Description of the task: Reproduce verbatim the final portion of the material below, from the line containing "from mathutils import Matrix, Vector, noise" through its last line, and nothing else.

Information shown:

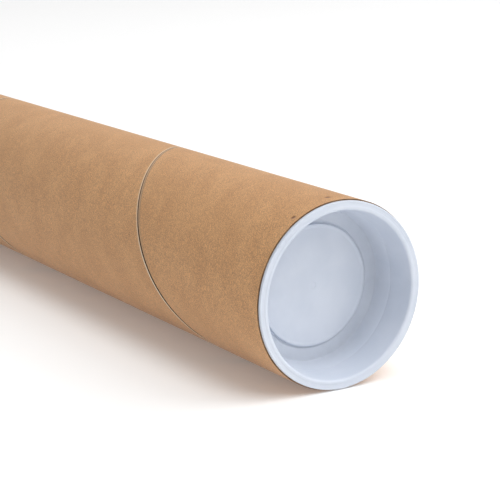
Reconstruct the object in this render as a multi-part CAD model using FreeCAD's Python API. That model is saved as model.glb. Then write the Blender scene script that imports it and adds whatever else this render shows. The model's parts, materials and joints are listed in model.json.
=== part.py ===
import FreeCAD, Part
import math
import os

# Drawing tube: a spirally wound paperboard tube, closed at each end by a moulded plug cap.
# The tube lies along X with its front end at +X and rests on the plane z = 0, below its middle.
# All sizes are in millimetres.

# Wound tube
TUBE_LENGTH = 650.0             # between the two cut ends
BORE_DIAMETER = 76.2            # nominal 3 inch bore
OUTER_PLY_THICKNESS = 0.25      # smooth kraft wrap
CORE_PLY_THICKNESS = 0.35       # each chipboard ply
LINER_PLY_THICKNESS = 0.25      # smooth kraft lining
CORE_PLY_COUNT = 4
GLUE_FILM = 0.02                # between one ply and the next
STRIP_WIDTH = 153.0             # outer ply's strip, square to its own edges
SEAM_GAP = 0.7                  # between one turn's edge and the next
OUTER_SEAM_FROM_FRONT = 141.0   # along the top line, from the front cut end to the outer seam

# Flange of a plug cap
FLANGE_SETBACK = 0.5            # the flange's rim stays inside the tube's outside by this much
FLANGE_THICKNESS = 1.5
FLANGE_FRONT_ROUND = 0.5
FLANGE_BACK_ROUND = 0.3
MOUTH_ROUND = 1.1               # lip between the flange's face and the cup

# Cup of a plug cap: depths run from the flange's face into the tube
PLUG_WALL = 1.9
GRIP_CLEARANCE = 0.05           # radial, between the grip beads and the bore
BEAD_HEIGHT = 0.45              # above the cup's outside at the mouth
BEAD_WIDTH = 1.6
BEAD_DEPTHS = (4.2, 9.0)        # middle of each bead
KNUCKLE_DEPTH = 13.5            # where the wall turns to its steeper taper
UPPER_DRAFT = 4.7               # degrees, from the mouth to the knuckle
LOWER_DRAFT = 12.4              # degrees, from the knuckle to the floor
FLOOR_DEPTH = 21.7
FLOOR_THICKNESS = 1.6
FLOOR_CORNER_ROUND = 0.9
NOSE_ROUND = 1.5
PANEL_WIDTH_SHARE = 0.80        # raised middle panel's radius over the floor's
PANEL_RISE = 0.7
PANEL_ROUND = 0.35
GATE_RADIUS = 1.6               # shallow dimple left where the plastic was injected
GATE_DEPTH = 0.3

# Derived sizes
BORE_R = BORE_DIAMETER / 2
PLY_COUNT = CORE_PLY_COUNT + 2
WALL = (OUTER_PLY_THICKNESS + CORE_PLY_COUNT * CORE_PLY_THICKNESS + LINER_PLY_THICKNESS
        + (PLY_COUNT - 1) * GLUE_FILM)
TUBE_R = BORE_R + WALL
AXIS_HEIGHT = TUBE_R
HALF_LENGTH = TUBE_LENGTH / 2
GIRTH = 2 * math.pi * TUBE_R
STRIP_PITCH = STRIP_WIDTH + SEAM_GAP
WINDING_PITCH = STRIP_PITCH * GIRTH / math.sqrt(GIRTH ** 2 - STRIP_PITCH ** 2)
AXIAL_GAP = SEAM_GAP * WINDING_PITCH / STRIP_PITCH
TIP_WIDTH = SEAM_GAP            # the saw leaves a strip's tip as blunt as the seam beside it is wide
SEAM_OVERSHOOT = 0.5            # the slot's cutter passes this far beyond both faces of its ply
TIP_OVERSHOOT = 0.1             # the tip's cutter passes this far into the open seam

CENTRE = FreeCAD.Vector(0, 0, 0)
ALONG = FreeCAD.Vector(0, 0, 1)     # each piece is made about Z, then laid along X
TO_FRONT = FreeCAD.Rotation(FreeCAD.Vector(0, 1, 0), 90)
TO_REAR = FreeCAD.Rotation(FreeCAD.Vector(0, 1, 0), -90)
TOP_ANGLE = 180                     # angle about Z that ends up on the tube's top line


def laid(shape, x, rotation):
    """The shape turned to lie along X, with its own origin at x on the tube's axis."""
    shape.Placement = FreeCAD.Placement(FreeCAD.Vector(x, 0, AXIS_HEIGHT), rotation)
    return shape


def seam_turn(inner_r, outer_r):
    """One full turn of the helical slot between two neighbouring edges of a wound strip."""
    corners = [
        (inner_r - SEAM_OVERSHOOT, -AXIAL_GAP / 2),
        (outer_r + SEAM_OVERSHOOT, -AXIAL_GAP / 2),
        (outer_r + SEAM_OVERSHOOT, AXIAL_GAP / 2),
        (inner_r - SEAM_OVERSHOOT, AXIAL_GAP / 2),
    ]
    helices = []
    for radius, offset in corners:
        helix = Part.makeHelix(WINDING_PITCH, WINDING_PITCH, radius)
        helix.translate(ALONG * offset)
        helices.append(Part.Wire(helix.Edges))
    faces = []
    for k, helix in enumerate(helices):
        faces += Part.makeRuledSurface(helices[k - 1], helix).Faces
    for height in (0, WINDING_PITCH):
        outline = [FreeCAD.Vector(radius, 0, height + offset) for radius, offset in corners]
        faces.append(Part.Face(Part.makePolygon(outline + outline[:1])))
    shell = Part.makeShell(faces)
    shell.sewShape()
    return Part.makeSolid(shell)


def tip_block(inner_r, outer_r):
    """Cutter for the sharp tip that a strip runs out to beside the seam at the tube's front end."""
    arc = TIP_WIDTH * GIRTH / WINDING_PITCH
    corner = FreeCAD.Vector(inner_r - SEAM_OVERSHOOT, -arc, HALF_LENGTH - TIP_WIDTH)
    depth = outer_r - inner_r + 2 * SEAM_OVERSHOOT
    block = Part.makeBox(depth, arc + TIP_OVERSHOOT, TIP_WIDTH + SEAM_OVERSHOOT, corner)
    block.rotate(CENTRE, ALONG, 360 * (HALF_LENGTH - AXIAL_GAP / 2) / WINDING_PITCH)
    return block


def wound_ply(inner_r, thickness, seam_shift):
    """One strip wound into a tube, with its open seam moved back along the tube by seam_shift."""
    outer_r = inner_r + thickness
    base = FreeCAD.Vector(0, 0, -HALF_LENGTH)
    sleeve = Part.makeCylinder(outer_r, TUBE_LENGTH, base).cut(
        Part.makeCylinder(inner_r, TUBE_LENGTH, base))
    turns_each_way = math.ceil(HALF_LENGTH / WINDING_PITCH) + 1
    slots = []
    for turn in range(-turns_each_way, turns_each_way):
        slot = seam_turn(inner_r, outer_r)
        slot.translate(ALONG * (turn * WINDING_PITCH))
        slots.append(slot)
    tips = [tip_block(inner_r, outer_r), tip_block(inner_r, outer_r)]
    tips[1].rotate(CENTRE, FreeCAD.Vector(1, 0, 0), 180)
    ply = sleeve.cut(slots).cut(tips)
    seam_at_top = HALF_LENGTH - OUTER_SEAM_FROM_FRONT - seam_shift
    ply.rotate(CENTRE, ALONG, TOP_ANGLE - 360 * seam_at_top / WINDING_PITCH)
    return laid(Part.makeCompound(ply.Solids), 0, TO_FRONT)


def wound_plies():
    """All the plies from the bore outwards, as {node name: shape}, their seams staggered."""
    names = ["kraft_liner_ply"]
    names += ["paperboard_ply_%d" % (k + 1) for k in range(CORE_PLY_COUNT)]
    names += ["kraft_wrap_ply"]
    thicknesses = [LINER_PLY_THICKNESS] + [CORE_PLY_THICKNESS] * CORE_PLY_COUNT + [OUTER_PLY_THICKNESS]
    plies = {}
    inner_r = BORE_R
    for k, (name, thickness) in enumerate(zip(names, thicknesses)):
        plies_outside = PLY_COUNT - 1 - k
        plies[name] = wound_ply(inner_r, thickness, plies_outside * WINDING_PITCH / PLY_COUNT)
        inner_r += thickness + GLUE_FILM
    return plies


def rounded_outline(corners):
    """A closed wire through (radius, depth, rounding) corners, each rounded by a tangent arc."""
    points = [FreeCAD.Vector(radius, 0, -depth) for radius, depth, _ in corners]
    starts = []
    ends = []
    arcs = []
    for k, point in enumerate(points):
        rounding = corners[k][2]
        if rounding == 0:
            starts.append(point)
            ends.append(point)
            arcs.append(None)
            continue
        back = (points[k - 1] - point).normalize()
        ahead = (points[(k + 1) % len(points)] - point).normalize()
        half_angle = back.getAngle(ahead) / 2
        bisector = (back + ahead).normalize()
        start = point + back * (rounding / math.tan(half_angle))
        end = point + ahead * (rounding / math.tan(half_angle))
        middle = point + bisector * (rounding / math.sin(half_angle) - rounding)
        starts.append(start)
        ends.append(end)
        arcs.append(Part.Arc(start, middle, end).toShape())
    edges = []
    for k, arc in enumerate(arcs):
        if arc:
            edges.append(arc)
        following = starts[(k + 1) % len(points)]
        edges.append(Part.LineSegment(ends[k], following).toShape())
    return Part.Wire(edges)


def turned(corners):
    """A solid of revolution about Z from (radius, depth, rounding) corners."""
    return Part.Face(rounded_outline(corners)).revolve(CENTRE, ALONG, 360)


def cup_outside(depth):
    """Radius of the cup's outer wall at a depth below the flange's face."""
    upper = min(depth, KNUCKLE_DEPTH) * math.tan(math.radians(UPPER_DRAFT))
    lower = max(depth - KNUCKLE_DEPTH, 0) * math.tan(math.radians(LOWER_DRAFT))
    return BORE_R - GRIP_CLEARANCE - BEAD_HEIGHT - upper - lower


def cup_inside(depth):
    """Radius of the cup's inner wall at a depth below the flange's face."""
    return cup_outside(depth) - PLUG_WALL


def grip_bead(depth):
    """A ring round the cup, crowned to reach the bore, rooted in the cup's wall."""
    root_r = cup_outside(depth) - PLUG_WALL / 2
    crown_r = BORE_R - GRIP_CLEARANCE
    half = BEAD_WIDTH / 2
    return turned([
        (root_r, depth - half, 0),
        (crown_r, depth - half, BEAD_WIDTH / 3),
        (crown_r, depth + half, BEAD_WIDTH / 3),
        (root_r, depth + half, 0),
    ])


def plug_cap():
    """A plug cap about Z: its flange's face at z = 0, its cup hanging below."""
    flange_r = TUBE_R - FLANGE_SETBACK
    panel_r = cup_inside(FLOOR_DEPTH) * PANEL_WIDTH_SHARE
    underside = FLOOR_DEPTH + FLOOR_THICKNESS
    panel_face = FLOOR_DEPTH - PANEL_RISE
    panel_back_r = panel_r - FLOOR_THICKNESS / 2
    cap = turned([
        (0, panel_face, 0),
        (panel_r, panel_face, PANEL_ROUND),
        (panel_r, FLOOR_DEPTH, PANEL_ROUND / 2),
        (cup_inside(FLOOR_DEPTH), FLOOR_DEPTH, FLOOR_CORNER_ROUND),
        (cup_inside(KNUCKLE_DEPTH), KNUCKLE_DEPTH, 0),
        (cup_inside(0), 0, MOUTH_ROUND),
        (flange_r, 0, FLANGE_FRONT_ROUND),
        (flange_r, FLANGE_THICKNESS, FLANGE_BACK_ROUND),
        (cup_outside(FLANGE_THICKNESS), FLANGE_THICKNESS, 0),
        (cup_outside(KNUCKLE_DEPTH), KNUCKLE_DEPTH, 0),
        (cup_outside(underside), underside, NOSE_ROUND),
        (panel_back_r, underside, PANEL_ROUND / 2),
        (panel_back_r, underside - PANEL_RISE, PANEL_ROUND / 2),
        (0, underside - PANEL_RISE, 0),
    ])
    for depth in BEAD_DEPTHS:
        cap = cap.fuse(grip_bead(depth))
    gate_base = FreeCAD.Vector(0, 0, -panel_face - GATE_DEPTH)
    return cap.cut(Part.makeCylinder(GATE_RADIUS, 2 * GATE_DEPTH, gate_base))


parts = wound_plies()
parts["front_cap"] = laid(plug_cap(), HALF_LENGTH + FLANGE_THICKNESS, TO_FRONT)
parts["rear_cap"] = laid(plug_cap(), -HALF_LENGTH - FLANGE_THICKNESS, TO_REAR)

os.makedirs("parts", exist_ok=True)
for node, shape in parts.items():
    shape.exportStep("parts/%s.step" % node)
    print(node, "solids", len(shape.Solids), "faces", len(shape.Faces), "volume", round(shape.Volume, 1))
print("wall", round(WALL, 3), "tube radius", TUBE_R, "winding pitch", round(WINDING_PITCH, 2))
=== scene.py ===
import json
import math

import bpy
import numpy as np
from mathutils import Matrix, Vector, noise

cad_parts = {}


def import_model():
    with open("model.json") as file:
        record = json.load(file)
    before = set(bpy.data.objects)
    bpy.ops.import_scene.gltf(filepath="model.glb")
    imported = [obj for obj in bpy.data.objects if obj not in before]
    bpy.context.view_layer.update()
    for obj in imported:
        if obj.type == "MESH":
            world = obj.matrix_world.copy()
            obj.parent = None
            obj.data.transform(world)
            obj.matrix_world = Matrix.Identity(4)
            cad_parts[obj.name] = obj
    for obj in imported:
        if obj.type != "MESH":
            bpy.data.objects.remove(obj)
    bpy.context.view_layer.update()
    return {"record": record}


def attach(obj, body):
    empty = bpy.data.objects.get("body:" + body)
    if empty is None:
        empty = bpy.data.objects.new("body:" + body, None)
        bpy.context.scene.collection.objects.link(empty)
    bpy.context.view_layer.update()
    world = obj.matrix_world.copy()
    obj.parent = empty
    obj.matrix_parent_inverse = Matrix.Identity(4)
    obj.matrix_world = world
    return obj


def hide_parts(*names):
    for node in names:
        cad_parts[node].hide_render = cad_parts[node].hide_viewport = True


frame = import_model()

# ---------------------------------------------------------------- sizes, in metres
MM = 0.001
TO_MM = 1000
MOUNTS = {mount["name"]: mount for mount in frame["record"]["mounts"]}
TUBE_R = MOUNTS["tube_outside"]["dims"]["r_mm"] * MM
TUBE_LENGTH = MOUNTS["tube_outside"]["dims"]["length_mm"] * MM
AXIS_Z = MOUNTS["tube_outside"]["pos_m"][2]
FRONT_FACE_X = MOUNTS["front_end_face"]["pos_m"][0]
END_X = TUBE_LENGTH / 2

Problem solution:
from mathutils import Matrix, Vector, noise

cad_parts = {}


def import_model():
    with open("model.json") as file:
        record = json.load(file)
    before = set(bpy.data.objects)
    bpy.ops.import_scene.gltf(filepath="model.glb")
    imported = [obj for obj in bpy.data.objects if obj not in before]
    bpy.context.view_layer.update()
    for obj in imported:
        if obj.type == "MESH":
            world = obj.matrix_world.copy()
            obj.parent = None
            obj.data.transform(world)
            obj.matrix_world = Matrix.Identity(4)
            cad_parts[obj.name] = obj
    for obj in imported:
        if obj.type != "MESH":
            bpy.data.objects.remove(obj)
    bpy.context.view_layer.update()
    return {"record": record}


def attach(obj, body):
    empty = bpy.data.objects.get("body:" + body)
    if empty is None:
        empty = bpy.data.objects.new("body:" + body, None)
        bpy.context.scene.collection.objects.link(empty)
    bpy.context.view_layer.update()
    world = obj.matrix_world.copy()
    obj.parent = empty
    obj.matrix_parent_inverse = Matrix.Identity(4)
    obj.matrix_world = world
    return obj


def hide_parts(*names):
    for node in names:
        cad_parts[node].hide_render = cad_parts[node].hide_viewport = True


frame = import_model()

# ---------------------------------------------------------------- sizes, in metres
MM = 0.001
TO_MM = 1000
MOUNTS = {mount["name"]: mount for mount in frame["record"]["mounts"]}
TUBE_R = MOUNTS["tube_outside"]["dims"]["r_mm"] * MM
TUBE_LENGTH = MOUNTS["tube_outside"]["dims"]["length_mm"] * MM
AXIS_Z = MOUNTS["tube_outside"]["pos_m"][2]
FRONT_FACE_X = MOUNTS["front_end_face"]["pos_m"][0]
END_X = TUBE_LENGTH / 2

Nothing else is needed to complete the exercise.